(A run of records)
+ + + +
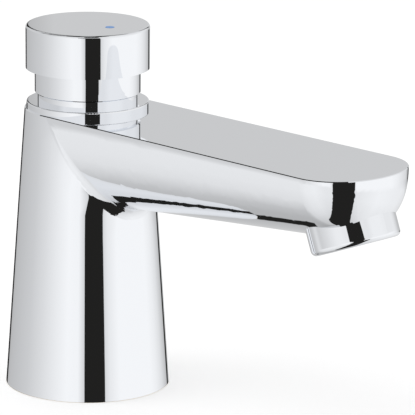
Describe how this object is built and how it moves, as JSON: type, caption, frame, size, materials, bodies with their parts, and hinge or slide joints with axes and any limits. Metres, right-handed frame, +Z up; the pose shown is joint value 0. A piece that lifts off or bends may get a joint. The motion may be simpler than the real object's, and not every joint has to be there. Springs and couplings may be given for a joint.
{
  "type": "push timed tap",
  "caption": "Deck-mounted self-closing basin tap: tapered pillar, flat-topped boat-shaped spout with tilted outlet, and a round push cap over a timed cartridge.",
  "frame": {"origin": "centre of the base face on the pillar axis, at the mouth of the threaded inlet, on the deck plane", "axes": "+X along the spout towards the outlet, +Z up along the pillar and the push axis, +Y across the spout"},
  "size_m": [0.1658, 0.056, 0.1247],
  "materials": {
    "chrome": "polished",
    "brass": "machined",
    "steel": "satin",
    "rubber": "matte",
    "white_plastic": "matte",
    "grey_plastic": "matte",
    "green_plastic": "matte",
    "blue_plastic": "gloss"
  },
  "bodies": {
    "tap": {"tap_body": "chrome", "base_seal": "rubber", "inlet_strainer": "steel", "valve_seat": "brass", "cartridge_barrel": "brass", "foot_seal": "rubber", "barrel_gasket": "rubber", "cartridge_gland": "brass", "rod_seal": "rubber", "guide_bush": "white_plastic", "metering_pin": "steel", "bonnet": "chrome", "collar_ring": "chrome", "aerator_housing": "chrome", "aerator_washer": "rubber", "aerator_screen": "grey_plastic", "aerator_insert": "white_plastic", "flow_regulator": "green_plastic", "return_spring": "steel"},
    "push_group": {"push_cap": "chrome", "cold_dot": "blue_plastic", "spindle": "steel", "lock_nut": "brass", "piston": "white_plastic", "piston_seal": "rubber", "piston_circlip": "steel", "valve_head": "brass", "valve_washer": "rubber", "valve_nut": "brass"}
  },
  "joints": [
    {"name": "push_slide", "type": "slide", "parent": "tap", "child": "push_group", "axis": [0, 0, -1], "range_m": [0, 0.007], "stiffness_N_per_m": 900, "springref_m": -0.01, "deforming": ["return_spring"]}
  ]
}
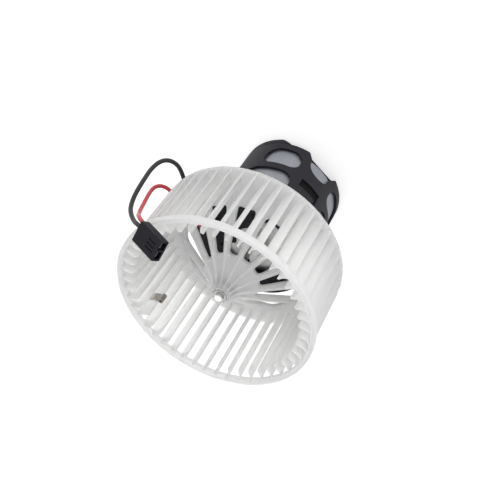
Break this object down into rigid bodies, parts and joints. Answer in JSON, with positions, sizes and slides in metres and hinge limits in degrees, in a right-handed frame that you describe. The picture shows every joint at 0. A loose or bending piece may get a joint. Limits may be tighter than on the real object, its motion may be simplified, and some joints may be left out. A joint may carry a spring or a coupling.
{
  "type": "car cabin blower motor",
  "caption": "Open squirrel-cage fan wheel on a small electric motor held in a windowed plastic cage, with two leads to a flat connector.",
  "frame": {"origin": "on the spin axis, level with the undersides of the cage's feet", "axes": "+Z along the spin axis from the motor's rear to the wheel's open inlet; +X across; +Y towards the open notch side of the cage"},
  "size_m": [0.166, 0.15, 0.1783],
  "materials": {
    "wheel_plastic": "translucent off-white moulding, satin",
    "cage_plastic": "black moulding, fine grain",
    "can_steel": "zinc plated, satin",
    "plate_steel": "zinc plated, satin",
    "shaft_steel": "ground steel",
    "insert_steel": "dull turned steel",
    "spring_steel": "bright spring steel",
    "bush_bronze": "oil-filled sintered bronze",
    "ferrite": "dark grey sintered ferrite",
    "lamination": "dark lamination stack",
    "enamel_wire": "enamelled copper wire",
    "copper": "turned copper",
    "nylon": "natural nylon",
    "board": "dark laminate board",
    "clip_steel": "blackened spring steel",
    "box_brass": "folded brass",
    "carbon": "pressed carbon",
    "capacitor_skin": "dipped coating",
    "rubber": "black rubber",
    "plug_plastic": "black moulding, satin",
    "terminal_metal": "tinned sheet",
    "lead_red": "red insulation, satin",
    "lead_black": "black insulation, satin"
  },
  "bodies": {
    "housing": {"motor_cage": "cage_plastic", "cage_cover": "cage_plastic", "motor_can": "can_steel", "end_plate": "plate_steel", "magnet_clips": "spring_steel", "front_bearing": "bush_bronze", "rear_bearing": "bush_bronze", "front_bearing_retainer": "spring_steel", "rear_bearing_retainer": "spring_steel", "magnet_1": "ferrite", "magnet_2": "ferrite", "brush_plate": "board", "brush_box_1": "box_brass", "brush_box_2": "box_brass", "brush_1": "carbon", "brush_2": "carbon", "brush_spring_1": "spring_steel", "brush_spring_2": "spring_steel", "choke_1": "enamel_wire", "choke_2": "enamel_wire", "capacitor": "capacitor_skin", "front_damper": "rubber", "rear_damper": "rubber", "side_dampers": "rubber", "connector_housing": "plug_plastic", "terminal_red": "terminal_metal", "terminal_black": "terminal_metal", "lead_black": "lead_black", "lead_red": "lead_red"},
    "rotor": {"fan_wheel": "wheel_plastic", "hub_insert": "insert_steel", "balance_clip": "clip_steel", "rotor_shaft": "shaft_steel", "armature_core": "lamination", "armature_winding": "enamel_wire", "commutator": "copper", "shaft_washers": "nylon"}
  },
  "joints": [
    {"name": "wheel_spin", "type": "hinge", "parent": "housing", "child": "rotor", "pos_m": [0, 0, 0.0866], "axis": [0, 0, 1], "continuous": true}
  ]
}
+ + + +
* **Given problem**
Examine the records and pull out every line where the string "caption" occurs.

* **Full solution**
Describe how this object is built and how it moves, as JSON: type, caption, frame, size, materials, bodies with their parts, and hinge or slide joints with axes and any limits. Metres, right-handed frame, +Z up; the pose shown is joint value 0. A piece that lifts off or bends may get a joint. The motion may be simpler than the real object's, and not every joint has to be there. Springs and couplings may be given for a joint.
  "caption": "Deck-mounted self-closing basin tap: tapered pillar, flat-topped boat-shaped spout with tilted outlet, and a round push cap over a timed cartridge.",
  "caption": "Open squirrel-cage fan wheel on a small electric motor held in a windowed plastic cage, with two leads to a flat connector.",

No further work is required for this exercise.